RECORDS TO PROCESS
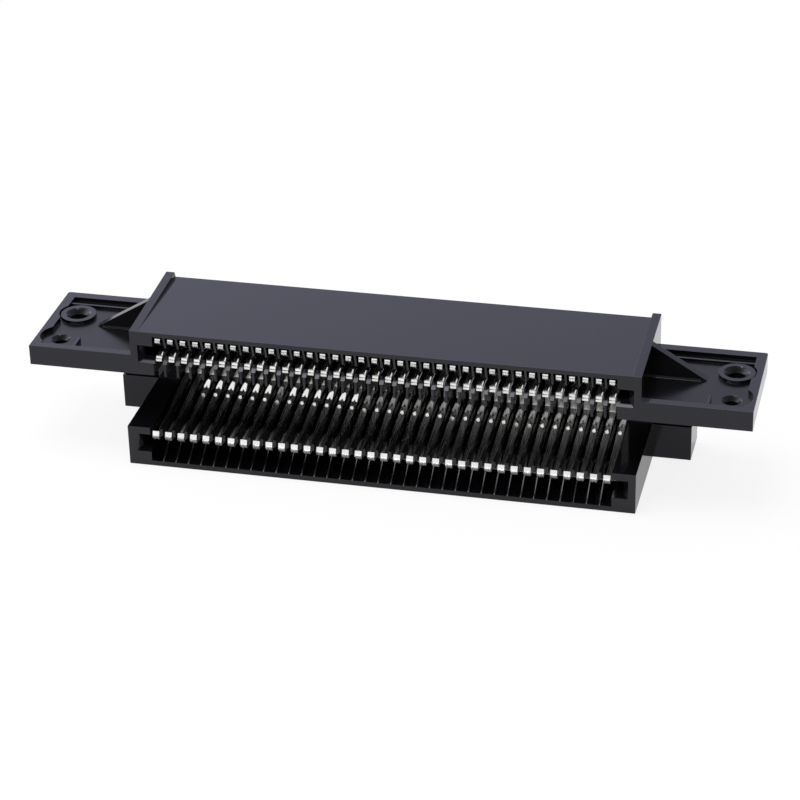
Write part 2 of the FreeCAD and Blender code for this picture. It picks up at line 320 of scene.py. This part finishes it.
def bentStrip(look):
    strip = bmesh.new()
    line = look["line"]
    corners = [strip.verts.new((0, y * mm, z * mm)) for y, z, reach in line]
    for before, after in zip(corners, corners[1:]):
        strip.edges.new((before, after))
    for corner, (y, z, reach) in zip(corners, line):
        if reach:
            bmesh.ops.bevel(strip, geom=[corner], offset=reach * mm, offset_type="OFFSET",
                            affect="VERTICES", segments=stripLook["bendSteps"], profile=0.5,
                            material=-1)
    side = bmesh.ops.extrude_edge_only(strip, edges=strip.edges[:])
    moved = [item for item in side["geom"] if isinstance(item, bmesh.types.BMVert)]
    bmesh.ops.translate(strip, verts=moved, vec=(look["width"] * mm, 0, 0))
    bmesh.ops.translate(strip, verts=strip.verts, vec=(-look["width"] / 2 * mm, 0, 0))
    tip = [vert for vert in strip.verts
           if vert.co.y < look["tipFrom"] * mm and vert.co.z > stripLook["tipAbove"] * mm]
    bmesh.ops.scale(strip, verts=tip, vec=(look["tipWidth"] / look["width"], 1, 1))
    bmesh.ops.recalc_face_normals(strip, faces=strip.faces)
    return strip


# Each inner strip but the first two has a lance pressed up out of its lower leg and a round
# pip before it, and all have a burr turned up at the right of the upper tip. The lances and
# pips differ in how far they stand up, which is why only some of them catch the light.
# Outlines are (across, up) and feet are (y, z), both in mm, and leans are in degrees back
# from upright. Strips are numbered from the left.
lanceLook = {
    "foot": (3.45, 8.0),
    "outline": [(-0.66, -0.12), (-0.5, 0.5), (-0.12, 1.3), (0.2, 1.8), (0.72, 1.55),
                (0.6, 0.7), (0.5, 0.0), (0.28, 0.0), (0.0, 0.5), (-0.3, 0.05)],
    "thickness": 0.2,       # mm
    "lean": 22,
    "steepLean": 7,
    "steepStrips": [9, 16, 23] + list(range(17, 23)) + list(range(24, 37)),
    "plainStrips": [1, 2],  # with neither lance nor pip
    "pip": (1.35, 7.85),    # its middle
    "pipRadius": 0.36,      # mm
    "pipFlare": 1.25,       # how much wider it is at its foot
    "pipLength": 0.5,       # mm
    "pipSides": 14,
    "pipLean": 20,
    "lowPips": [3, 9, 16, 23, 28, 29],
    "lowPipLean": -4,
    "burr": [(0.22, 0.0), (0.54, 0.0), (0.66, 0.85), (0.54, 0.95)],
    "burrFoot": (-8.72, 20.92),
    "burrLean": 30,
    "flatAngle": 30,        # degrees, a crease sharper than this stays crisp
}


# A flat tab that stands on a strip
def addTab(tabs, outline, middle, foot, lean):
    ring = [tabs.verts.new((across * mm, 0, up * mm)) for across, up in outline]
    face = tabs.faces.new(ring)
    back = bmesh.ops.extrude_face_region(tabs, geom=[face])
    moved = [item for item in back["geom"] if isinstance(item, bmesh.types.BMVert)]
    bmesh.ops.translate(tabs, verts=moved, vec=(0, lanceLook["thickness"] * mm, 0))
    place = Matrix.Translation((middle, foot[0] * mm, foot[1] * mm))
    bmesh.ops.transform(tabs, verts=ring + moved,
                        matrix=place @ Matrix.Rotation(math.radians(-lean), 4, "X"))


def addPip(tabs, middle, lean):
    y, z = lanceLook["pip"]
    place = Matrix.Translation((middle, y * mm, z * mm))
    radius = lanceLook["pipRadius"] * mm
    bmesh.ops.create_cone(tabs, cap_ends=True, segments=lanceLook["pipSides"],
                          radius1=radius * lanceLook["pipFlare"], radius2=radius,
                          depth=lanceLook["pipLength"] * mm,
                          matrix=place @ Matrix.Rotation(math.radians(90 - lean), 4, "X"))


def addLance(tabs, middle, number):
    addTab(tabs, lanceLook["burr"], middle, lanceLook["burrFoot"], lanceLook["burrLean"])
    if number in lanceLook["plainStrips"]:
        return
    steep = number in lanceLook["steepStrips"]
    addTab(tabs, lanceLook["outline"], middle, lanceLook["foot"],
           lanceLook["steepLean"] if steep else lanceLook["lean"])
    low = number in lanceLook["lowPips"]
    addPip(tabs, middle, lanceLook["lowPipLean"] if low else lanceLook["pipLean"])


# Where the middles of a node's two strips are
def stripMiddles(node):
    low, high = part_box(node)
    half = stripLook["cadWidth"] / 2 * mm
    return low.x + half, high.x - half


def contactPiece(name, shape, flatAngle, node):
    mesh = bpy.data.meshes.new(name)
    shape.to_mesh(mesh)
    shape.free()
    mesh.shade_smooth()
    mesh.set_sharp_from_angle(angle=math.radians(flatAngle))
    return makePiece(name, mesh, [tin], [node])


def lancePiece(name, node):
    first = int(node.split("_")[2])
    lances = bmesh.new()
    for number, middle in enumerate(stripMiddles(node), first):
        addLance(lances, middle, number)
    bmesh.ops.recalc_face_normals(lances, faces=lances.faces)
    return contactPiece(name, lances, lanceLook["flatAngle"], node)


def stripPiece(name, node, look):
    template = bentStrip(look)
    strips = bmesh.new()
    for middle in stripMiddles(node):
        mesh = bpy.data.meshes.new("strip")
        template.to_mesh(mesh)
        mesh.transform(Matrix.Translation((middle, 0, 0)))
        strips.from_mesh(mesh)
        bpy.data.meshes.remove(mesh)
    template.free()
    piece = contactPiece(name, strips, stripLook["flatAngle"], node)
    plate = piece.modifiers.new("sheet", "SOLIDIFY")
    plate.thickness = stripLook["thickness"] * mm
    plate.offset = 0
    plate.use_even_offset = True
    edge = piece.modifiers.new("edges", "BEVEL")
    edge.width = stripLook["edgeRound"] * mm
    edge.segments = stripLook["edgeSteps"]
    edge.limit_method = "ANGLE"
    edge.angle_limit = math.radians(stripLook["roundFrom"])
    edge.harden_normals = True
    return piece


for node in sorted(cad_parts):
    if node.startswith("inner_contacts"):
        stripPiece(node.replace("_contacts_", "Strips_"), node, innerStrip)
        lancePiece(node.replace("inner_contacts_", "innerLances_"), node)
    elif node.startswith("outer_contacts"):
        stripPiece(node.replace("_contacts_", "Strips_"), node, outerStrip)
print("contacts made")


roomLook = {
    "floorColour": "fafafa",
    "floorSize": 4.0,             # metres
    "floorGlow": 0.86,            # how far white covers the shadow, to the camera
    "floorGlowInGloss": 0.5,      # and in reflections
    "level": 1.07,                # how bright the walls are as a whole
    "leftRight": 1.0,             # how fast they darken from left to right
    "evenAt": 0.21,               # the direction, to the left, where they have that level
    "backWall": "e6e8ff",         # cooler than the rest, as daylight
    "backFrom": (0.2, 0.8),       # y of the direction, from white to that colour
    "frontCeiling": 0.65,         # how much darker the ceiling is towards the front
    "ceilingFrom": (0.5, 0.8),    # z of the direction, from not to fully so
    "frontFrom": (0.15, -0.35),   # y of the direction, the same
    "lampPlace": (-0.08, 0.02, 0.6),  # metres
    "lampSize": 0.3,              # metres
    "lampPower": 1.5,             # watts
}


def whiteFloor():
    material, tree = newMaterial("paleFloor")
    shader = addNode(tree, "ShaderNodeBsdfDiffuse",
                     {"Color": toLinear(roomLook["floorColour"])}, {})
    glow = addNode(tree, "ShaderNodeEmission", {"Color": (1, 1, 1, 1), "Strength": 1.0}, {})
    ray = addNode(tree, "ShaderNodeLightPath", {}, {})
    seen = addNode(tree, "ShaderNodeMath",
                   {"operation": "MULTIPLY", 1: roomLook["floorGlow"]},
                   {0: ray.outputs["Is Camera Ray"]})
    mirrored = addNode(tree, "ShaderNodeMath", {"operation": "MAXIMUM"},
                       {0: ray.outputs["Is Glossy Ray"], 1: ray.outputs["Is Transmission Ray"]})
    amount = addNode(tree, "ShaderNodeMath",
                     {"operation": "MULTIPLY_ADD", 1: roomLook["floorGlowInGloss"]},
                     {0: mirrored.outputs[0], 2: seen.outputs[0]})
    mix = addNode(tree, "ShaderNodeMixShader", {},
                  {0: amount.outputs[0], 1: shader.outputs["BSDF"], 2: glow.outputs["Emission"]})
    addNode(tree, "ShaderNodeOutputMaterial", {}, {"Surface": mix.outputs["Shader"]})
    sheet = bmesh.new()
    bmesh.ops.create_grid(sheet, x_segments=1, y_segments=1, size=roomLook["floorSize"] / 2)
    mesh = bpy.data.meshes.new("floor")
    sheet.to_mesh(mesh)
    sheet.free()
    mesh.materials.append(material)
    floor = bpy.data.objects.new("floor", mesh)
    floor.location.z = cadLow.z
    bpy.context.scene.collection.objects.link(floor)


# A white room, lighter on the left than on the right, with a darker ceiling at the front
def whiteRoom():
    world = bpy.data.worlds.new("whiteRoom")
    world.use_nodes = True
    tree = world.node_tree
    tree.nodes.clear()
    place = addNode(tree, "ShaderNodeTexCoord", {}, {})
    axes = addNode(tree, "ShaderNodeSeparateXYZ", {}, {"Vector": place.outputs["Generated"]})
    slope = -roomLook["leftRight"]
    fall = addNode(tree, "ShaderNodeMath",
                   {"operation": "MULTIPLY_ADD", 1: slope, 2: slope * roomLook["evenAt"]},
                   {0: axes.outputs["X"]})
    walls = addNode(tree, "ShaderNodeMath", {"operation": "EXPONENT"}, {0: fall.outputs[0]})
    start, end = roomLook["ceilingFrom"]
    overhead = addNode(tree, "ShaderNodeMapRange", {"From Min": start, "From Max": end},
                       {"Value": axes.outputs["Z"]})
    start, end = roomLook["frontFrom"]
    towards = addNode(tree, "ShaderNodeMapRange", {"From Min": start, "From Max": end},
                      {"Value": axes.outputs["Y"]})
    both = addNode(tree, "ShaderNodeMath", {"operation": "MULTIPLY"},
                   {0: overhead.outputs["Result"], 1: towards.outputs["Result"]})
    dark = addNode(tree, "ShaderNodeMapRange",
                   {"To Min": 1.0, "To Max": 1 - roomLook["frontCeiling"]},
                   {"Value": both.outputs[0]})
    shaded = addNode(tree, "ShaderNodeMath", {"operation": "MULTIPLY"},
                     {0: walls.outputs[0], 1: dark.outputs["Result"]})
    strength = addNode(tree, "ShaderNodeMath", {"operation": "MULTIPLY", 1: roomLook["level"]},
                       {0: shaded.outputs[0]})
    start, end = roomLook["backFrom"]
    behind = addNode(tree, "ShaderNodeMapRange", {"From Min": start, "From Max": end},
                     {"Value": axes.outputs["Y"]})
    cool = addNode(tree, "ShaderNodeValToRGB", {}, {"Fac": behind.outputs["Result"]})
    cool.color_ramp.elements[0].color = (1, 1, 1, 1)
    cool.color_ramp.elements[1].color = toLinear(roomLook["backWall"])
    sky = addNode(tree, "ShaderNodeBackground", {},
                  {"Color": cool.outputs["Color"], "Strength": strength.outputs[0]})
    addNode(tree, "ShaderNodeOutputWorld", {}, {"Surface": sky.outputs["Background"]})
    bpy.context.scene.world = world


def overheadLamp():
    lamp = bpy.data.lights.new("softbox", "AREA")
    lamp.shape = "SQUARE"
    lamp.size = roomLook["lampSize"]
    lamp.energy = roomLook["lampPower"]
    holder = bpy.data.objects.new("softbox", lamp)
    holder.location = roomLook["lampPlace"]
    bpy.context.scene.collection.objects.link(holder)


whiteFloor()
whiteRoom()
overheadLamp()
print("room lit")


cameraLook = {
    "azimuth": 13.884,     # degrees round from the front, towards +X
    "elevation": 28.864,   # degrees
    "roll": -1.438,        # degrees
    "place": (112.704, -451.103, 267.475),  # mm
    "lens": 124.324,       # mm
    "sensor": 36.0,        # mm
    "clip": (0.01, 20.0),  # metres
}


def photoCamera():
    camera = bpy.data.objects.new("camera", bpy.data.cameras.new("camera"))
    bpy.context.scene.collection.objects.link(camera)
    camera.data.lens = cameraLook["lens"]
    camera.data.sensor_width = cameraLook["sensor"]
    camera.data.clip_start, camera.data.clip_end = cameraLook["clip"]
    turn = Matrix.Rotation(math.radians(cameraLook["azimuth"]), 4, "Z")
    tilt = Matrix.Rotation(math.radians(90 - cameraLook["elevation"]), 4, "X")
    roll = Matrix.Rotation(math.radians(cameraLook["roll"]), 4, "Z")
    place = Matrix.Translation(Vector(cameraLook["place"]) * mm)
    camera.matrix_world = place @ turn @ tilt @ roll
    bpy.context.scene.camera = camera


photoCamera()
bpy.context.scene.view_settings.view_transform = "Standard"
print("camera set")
...
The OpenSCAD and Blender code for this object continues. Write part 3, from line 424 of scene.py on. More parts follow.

PROBLEM STATEMENT
Take the listing above and repeat exactly the lines from the one containing "Write part 2" through the one containing "return strip", both included.

TASK RESULT
Write part 2 of the FreeCAD and Blender code for this picture. It picks up at line 320 of scene.py. This part finishes it.
def bentStrip(look):
    strip = bmesh.new()
    line = look["line"]
    corners = [strip.verts.new((0, y * mm, z * mm)) for y, z, reach in line]
    for before, after in zip(corners, corners[1:]):
        strip.edges.new((before, after))
    for corner, (y, z, reach) in zip(corners, line):
        if reach:
            bmesh.ops.bevel(strip, geom=[corner], offset=reach * mm, offset_type="OFFSET",
                            affect="VERTICES", segments=stripLook["bendSteps"], profile=0.5,
                            material=-1)
    side = bmesh.ops.extrude_edge_only(strip, edges=strip.edges[:])
    moved = [item for item in side["geom"] if isinstance(item, bmesh.types.BMVert)]
    bmesh.ops.translate(strip, verts=moved, vec=(look["width"] * mm, 0, 0))
    bmesh.ops.translate(strip, verts=strip.verts, vec=(-look["width"] / 2 * mm, 0, 0))
    tip = [vert for vert in strip.verts
           if vert.co.y < look["tipFrom"] * mm and vert.co.z > stripLook["tipAbove"] * mm]
    bmesh.ops.scale(strip, verts=tip, vec=(look["tipWidth"] / look["width"], 1, 1))
    bmesh.ops.recalc_face_normals(strip, faces=strip.faces)
    return strip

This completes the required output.